Cruise lines are in talks with the Alaska Department of Law to decide penalties for air quality and wastewater violations that allegedly occurred this summer in Southeast Alaska.
The Alaska Department of Environmental Conservation issued nine air quality violations and 11 wastewater violations to cruise ships in September.
DEC then handed over evidence of violations to the Department of Law, which has the authority to levy any fines.
Right now, State of Alaska attorneys are in the middle of settlement negotiations, environmental attorneys told the Empire.
The amount cruise ships may pay depends on internal DEC policies, which are in turn based on EPA regulations and Alaska statute.
“My department has proposed settlements which has included penalties for cruise ship air quality violations and water quality violations that occurred this summer,” said state Environmental Attorney Cameron Jimmo.
The settlements could include fines as high as $37,500 for each violation of air quality regulations. The maximum penalty for a water quality violation, at least in program history, is $65,000, according to DEC program manager Ed White.
Attorneys are now in closed-door talks with cruise lines over how hefty those fines may be.
Jimmo said he couldn’t go into detail, but he did confirm that he’s in contact with ship operators.
Negotiations could take into account information the state didn’t have at the time of the violation.
Operational quirks or other circumstances might change the picture, Jimmo said.
On Oct. 5, Alaska attorneys started the settlement process by issuing letters to Norwegian Cruise Lines and Royal Carribbean Cruise Lines. Holland America and Princess Cruise Lines received initial settlement papers on Oct. 5, according to DEC.
The negotiations could affect a $40-million settlement reached between Princess Cruise Lines and a Florida federal court.
In 2016, Princess pleaded to charges of conspiracy to knowingly discharge oily bilge water in violation of U.S. law.
To cover up the discharges, Princess fudged ship records, according to the plea agreement.
The $40-million fine is considered the largest-ever criminal penalty for deliberate vessel pollution, according to the U.S. Department of Justice.

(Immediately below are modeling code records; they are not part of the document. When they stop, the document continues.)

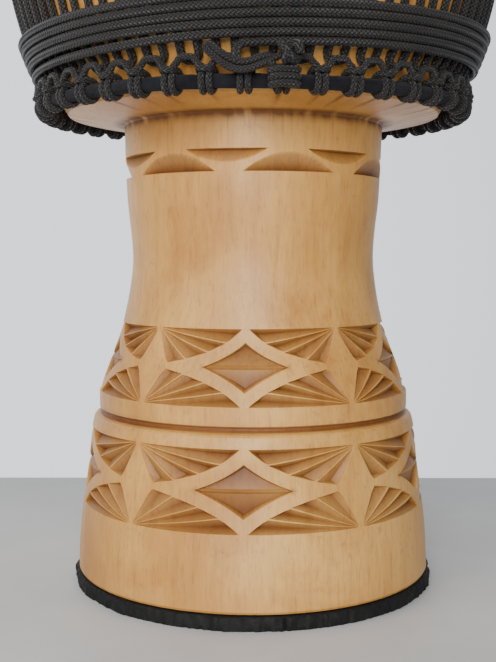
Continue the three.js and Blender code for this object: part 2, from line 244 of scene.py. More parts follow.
def varnished_wood():
    """Pale straight-grained wood under satin varnish, darkened by a point attribute that holds dark varnish
    in the cuts and painted shade in their depths, in the corner under the bowl and in the groove.
    """
    f = Finish("varnished_wood", 0.42, Coat_Weight=0.10, Coat_Roughness=0.30)
    swirl = f.noise(f.stretched((1, 1, 0.45)), 9.0, 2.0, 0.5, 0.6)
    fibre = f.noise(f.stretched((1, 1, 0.05)), 420.0, 3.0, 0.6)
    streak = f.noise(f.stretched((1, 1, 0.10)), 62.0, 4.0, 0.6, 0.8)
    mottle = f.noise(f.stretched((1, 1, 0.6)), 24.0, 4.0, 0.6)
    rings = f.node("ShaderNodeTexWave", {
        "Vector": f.stretched((1, 0.35, 0.22)), "Scale": 26.0, "Distortion": 5.5, "Detail": 3.0,
        "Detail Scale": 1.2, "Detail Roughness": 0.6}, bands_direction="X").outputs["Fac"]
    color = f.ramp(swirl, [(0.25, (0.58, 0.290, 0.066)), (0.55, (0.68, 0.372, 0.096)),
                           (0.8, (0.78, 0.47, 0.145))])
    color = f.shaded(0.14, color, streak, [(0.3, (0.80, 0.72, 0.62)), (0.62, grey(1.0))])
    color = f.shaded(0.16, color, rings, [(0.0, (0.72, 0.60, 0.47)), (0.35, grey(1.0))])
    color = f.shaded(0.22, color, fibre, [(0.3, (0.74, 0.66, 0.56)), (0.6, grey(1.0))])
    color = f.shaded(0.55, color, mottle, [(0.30, (0.76, 0.66, 0.54)), (0.62, grey(1.0)),
                                           (0.8, (1.08, 1.07, 1.02))])
    dents = f.noise(f.stretched(), 210.0, 4.0, 0.62, 0.4)
    smudge = f.noise(f.stretched((1, 1, 2.2)), 36.0, 5.0, 0.7, 0.5)
    cloud = f.noise(f.stretched((1, 1, 0.8)), 15.0, 5.0, 0.62, 0.8)
    color = f.shaded(0.7, color, cloud, [(0.38, (0.76, 0.64, 0.50)), (0.56, grey(1.0))])
    worn_dents = f.math("MULTIPLY", dents, f.math("MULTIPLY_ADD", smudge, 1.4, 0.3))
    color = f.mix(f.ramp(worn_dents, [(0.62, grey(0.0)), (0.85, grey(0.6))]), color, DENT_BROWN)
    pores = f.noise(f.stretched((1, 1, 0.09)), 560.0, 3.0, 0.7)
    color = f.shaded(0.5, color, pores, [(0.52, grey(1.0)), (0.70, (0.62, 0.47, 0.33))])
    # This attribute darkens the wood with dark varnish in the cuts and with painted shade: deeper in the
    # cuts, in the corner under the bowl and in the groove.
    stain_and_shade = f.attribute("stain_and_shade")
    patchy = f.math("MULTIPLY", f.math("POWER", stain_and_shade, 1.1), f.math("MULTIPLY_ADD", mottle, 0.9, 0.6))
    color = f.mix(f.math("MINIMUM", patchy, 1.0), color, VARNISH_AND_SHADE_BROWN, "MULTIPLY")
    f.link(color, "Base Color")
    satin = f.math("MULTIPLY_ADD", streak, 0.14, 0.40)
    f.link(f.math("MULTIPLY_ADD", stain_and_shade, 0.16, satin), "Roughness")
    tool = f.noise(f.stretched((1, 1, 0.5)), 75.0, 3.0, 0.5)
    normal = f.bump(fibre, 0.00012, 0.6)
    normal = f.bump(dents, 0.0005, 0.35, normal)
    f.link(f.bump(tool, 0.0012, 0.45, normal), "Normal")
    return f.material


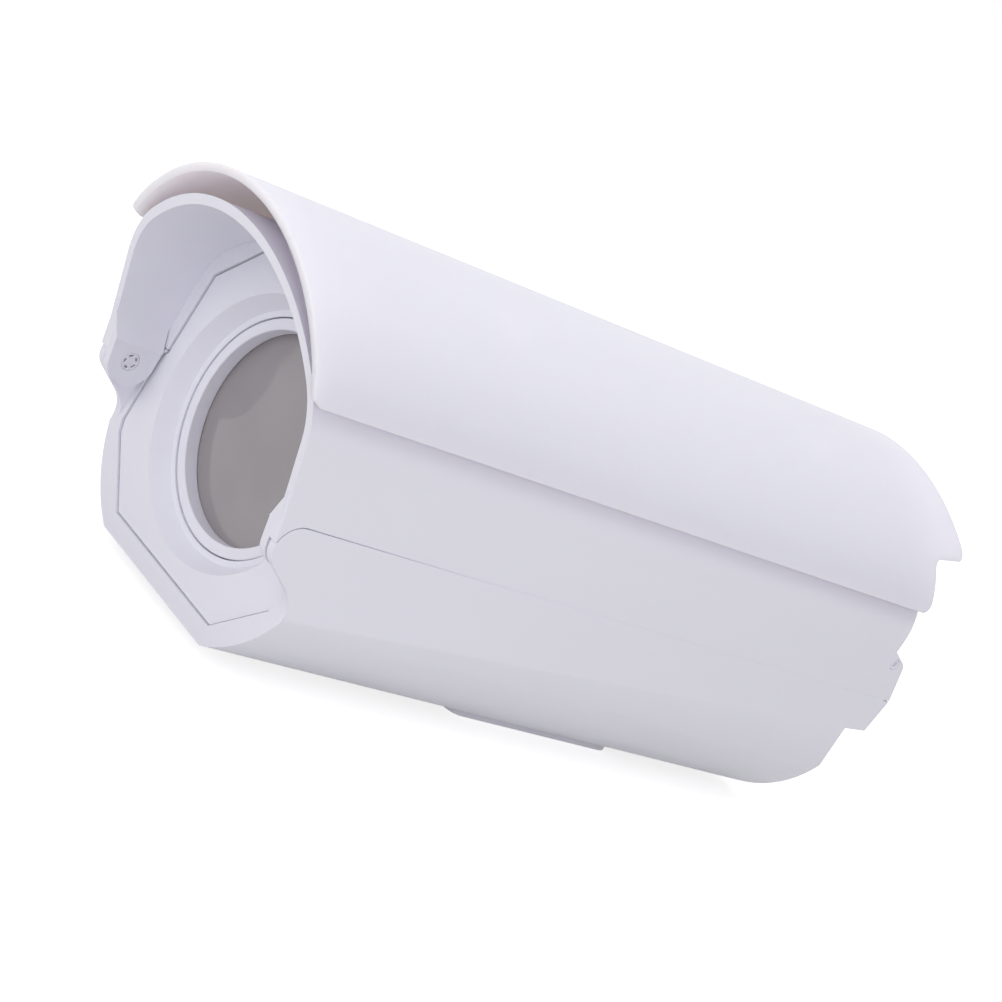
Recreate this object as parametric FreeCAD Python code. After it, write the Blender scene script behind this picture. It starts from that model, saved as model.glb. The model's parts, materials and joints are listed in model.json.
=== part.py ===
"""Camera housing for a fixed security camera: a tube split along its length.

The lower body is a moulded trough that carries the front cap with its window,
the rear cap with two cable glands, and the mounting plate under the floor.
The upper cover is an arched shell with a visor. It turns on two pins in the
front ears of the trough and is locked at the rear by a screw on each side.
A thin sunshield stands off the cover on four bosses.

Millimetres. Z is up, the window looks along -Y, and X is across.
The origin is the centre of the underside of the mounting plate.
"""
import FreeCAD, Part
import math
import os

V = FreeCAD.Vector

# Section of the tube
HALF_WIDTH = 56.2
WALL = 3.0
MOUNT_PLATE_THICKNESS = 4.0
SEAM_HEIGHT = 58.1
SEAM_GAP = 0.4
SHOULDER_HEIGHT = 28.5
SHOULDER_RUN = 24.0
SHOULDER_BULGE = 3.0
ARCH_SPRING_RISE = 23.0
ARCH_HEIGHT = 37.9
ARCH_CORNER_RADIUS = 24.0

# Lengths along the tube
WINDOW_TO_MOUNT = 142.0
FRONT_FACE_TO_WINDOW = 7.4
BODY_LENGTH = 252.3
VISOR_REACH = 19.9
VISOR_RAKE = 0.315
VISOR_CORNER_RISE = 2.8
VISOR_CORNER_RUN = 0.7

# Front ears and the hinge
EAR_RADIUS = 7.3
PIVOT_FORWARD = 9.5
EAR_FOOT_DROP = 22.6
EAR_FOOT_BLEND = 5.5
TONGUE_THICKNESS = 3.0
TONGUE_GAP = 0.6
TONGUE_RADIUS = 7.6
TONGUE_HEEL_RADIUS = 9.1
TONGUE_HEEL_ANGLE = -75.0
TONGUE_SETBACK = 1.1
CHEEK_ANGLE = 174.0
CHEEK_TIP = 0.5
TONGUE_CORNER_DROP = 1.5
TONGUE_TOP_RISE = 1.8
GUSSET_DROP = 2.2
GUSSET_RISE = 8.0
GUSSET_STEP = 0.3
PIN_RADIUS = 3.0
PIN_DEPTH_IN_EAR = 2.0
PIN_FIT = 0.08
PIN_SLOTS = 5
PIN_SLOT_OUTER_RADIUS = 2.4
PIN_SLOT_INNER_RADIUS = 1.7
PIN_SLOT_ANGLE = 40.0
PIN_SLOT_DEPTH = 1.5

# Front lips, cap and window
LIP_THICKNESS = 3.0
FRONT_SEAL_THICKNESS = 1.5
CAP_RIM_THICKNESS = 3.0
CAP_FACE_SETBACK = 0.8
CAP_GROOVE = 0.5
CAP_INSET = 0.6
CAP_FLOOR_MARGIN = 1.5
CAP_FLOOR_RISE = 6.5
CAP_CORNER_MARGIN = 7.1
CAP_CORNER_RISE = 24.3
CAP_LOWER_MARGIN = 5.5
CAP_LOWER_RISE = 28.0
CAP_UPPER_MARGIN = 7.3
CAP_JOG = 1.2
CAP_JOG_DROP = 2.0
CAP_EAVE_MARGIN = 8.2
CAP_EAVE_RISE = 27.4
CAP_TOP_MARGIN = 25.8
CAP_TOP_CLEARANCE = 5.9
CAP_POCKET_MARGIN = 6.0
WINDOW_BORE_RADIUS = 37.0
RECESS_MOUTH_RADIUS = 42.5
RECESS_FOOT_RADIUS = 38.9
RECESS_DEPTH = 5.8
WINDOW_TUBE_WALL = 3.5
RING_FIT = 0.3
RING_WIDTH = 3.7
RING_FACE_TO_GLASS = 5.2
RING_SETBACK = 0.3
GLASS_THICKNESS = 3.0
GLASS_FIT = 0.5
WINDOW_GASKET_THICKNESS = 1.5
WINDOW_LEDGE_RADIUS = 32.0
WINDOW_LEDGE_THICKNESS = 2.5
CAP_FOOT_LENGTH = 14.0
CAP_FOOT_MARGIN = 4.0
CAP_FOOT_THICKNESS = 3.0
CAP_BOSS_HEIGHT = 3.0
CAP_BOSS_RADIUS = 4.5
CAP_SCREW_MARGIN = 8.0
CAP_SCREW_BACK = 7.0
CAP_HOLE_DEPTH = 1.0

# Seam ledges and their gaskets
LEDGE_WIDTH = 4.0
LEDGE_THICKNESS = 2.5
LEDGE_DROP = 2.6
LEDGE_END_MARGIN = 10.0
SEAM_GASKET_FIT = 0.3
FLANGE_SWING_CLEARANCE = 1.0

# Rear end
REAR_RIB_SETBACK = 10.5
REAR_RIB_WIDTH = 5.0
REAR_SEAL_THICKNESS = 2.0
REAR_SEAL_FIT = 0.1
REAR_CAP_SETBACK = 4.0
REAR_BOSS_RADIUS = 4.0
REAR_BOSS_LENGTH = 7.5
REAR_SCREW_STOP = 1.0
REAR_SIDE_SCREW_MARGIN = 10.0
REAR_SIDE_SCREW_DROP = 13.1
REAR_FLOOR_SCREW_MARGIN = 10.0
REAR_FLOOR_SCREW_RISE = 7.0
LUG_LENGTH = 12.3
LUG_TOP_RISE = 18.0
LUG_SHOULDER_RISE = 14.0
LUG_SHOULDER_BACK = 8.0
LUG_SHOULDER_RADIUS = 5.0
LUG_DROP = 13.7
LUG_FOOT_BACK = 10.2
LUG_FOOT_RISE = 1.0
LOCK_BACK = 2.9
LOCK_RISE = 13.5
LOCK_POST_THICKNESS = 3.5
LOCK_POST_RISE = 14.9
LOCK_POST_LENGTH = 6.0
LOCK_POST_STEP = 1.0
LOCK_SLOT_WIDTH = 3.4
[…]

As a condition of the settlement, Princess agreed not to violate state, local or federal environmental laws.
A spokesperson for the U.S. Attorney for the Southern District of Florida said attorneys have not entered any legal documents alluding to Princess’ violations this summer.
A quarterly hearing over the settlement is set for Jan. 3 in Florida.
A full list of ships that received air quality violations includes the Norwegian Jewel (Norwegian Cruise Line), Radiance of the Seas (Royal Caribbean), Amsterdam (Holland America Line), Eurodam (Holland America Line), Nieuw Amsterdam (Holland America Line), Westerdam (Holland American Line), Emerald Princess (Princess Cruise Line) and Golden Princess (Princess Cruise Line).
Princess Cruise Line accrued the most wastewater violations.
The Star Princess and the Emerald Princess, both Princess Cruise Line ships, were each cited twice.
Other ships that were issued wastewater discharge violations are the Noordam (Holland America Line), Sojourn (Seabourn Cruise Line), Golden Princess (Princess Cruise Line), Ruby Princess (Princess Cruise Line), Eurodam (Holland America Line), Volendam (Holland America Line) and Island Princess (Princess Cruise Line).